Mixed with the marketing and merchandising expertise of the retail sector, the results could be lucrative, Ridout pointed out, detailing 60 library-based events, attended by 7,200 readers and generating £25,000 in revenue through book sales. She contrasted this success with a "lacklustre and frustrating experience" in bookshops around live events. "We've slightly lost the knack," she said.

Cunningham also spoke about the connection between the current strong performance of Glasgow's library service, and its renewed focus on book reading. She said that Glasgow "took its eye off the ball" in earlier years when it invested heavily in ICT (information communications technology) and "threw out our core business—reading". She said: "If we had put the same amount of planning, time and resources into reading we would not have seen the dramatic decline in issues and membership that libraries have seen over the last 10 years." In Glasgow, that decline had been reversed in terms of children's issues, while adults' had "bottomed out," she added.

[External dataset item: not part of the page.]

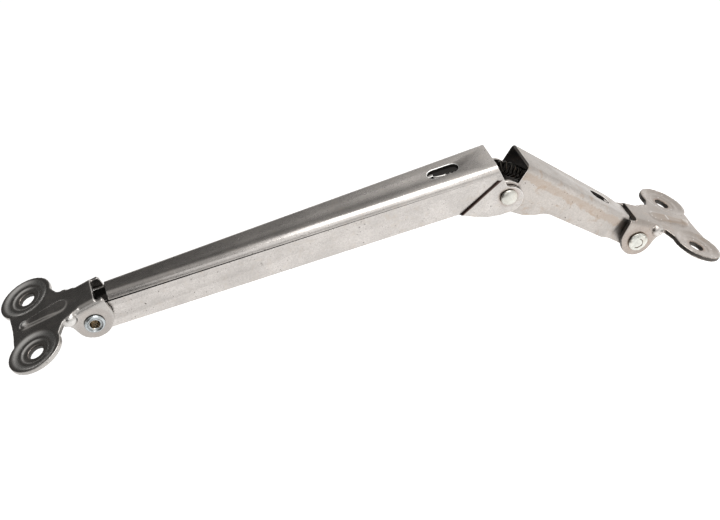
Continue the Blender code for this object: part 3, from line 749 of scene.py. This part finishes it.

At The Bookseller and Nielsen Book library lunch following the Reading Forces seminar, Neil Fitton, head of marketing at Borders, announced a programme of skill-sharing with libraries by the chain. Borders is developing a toolkit, together with the Reading Agency, to benefit libraries; it is also inviting libraries into Borders stores to see how the chain works with merchandising, while sales managers are making visits to libraries themselves.

"Our philosophy is about being local—'My store in my town'—and local outreach is fundamental," Fitton said. "It is about convincing readers in libraries not to be scared of bookshops, and also making buyers aware that there are libraries they can borrow from when they are short of money. It's not about cash, it's about converting readers."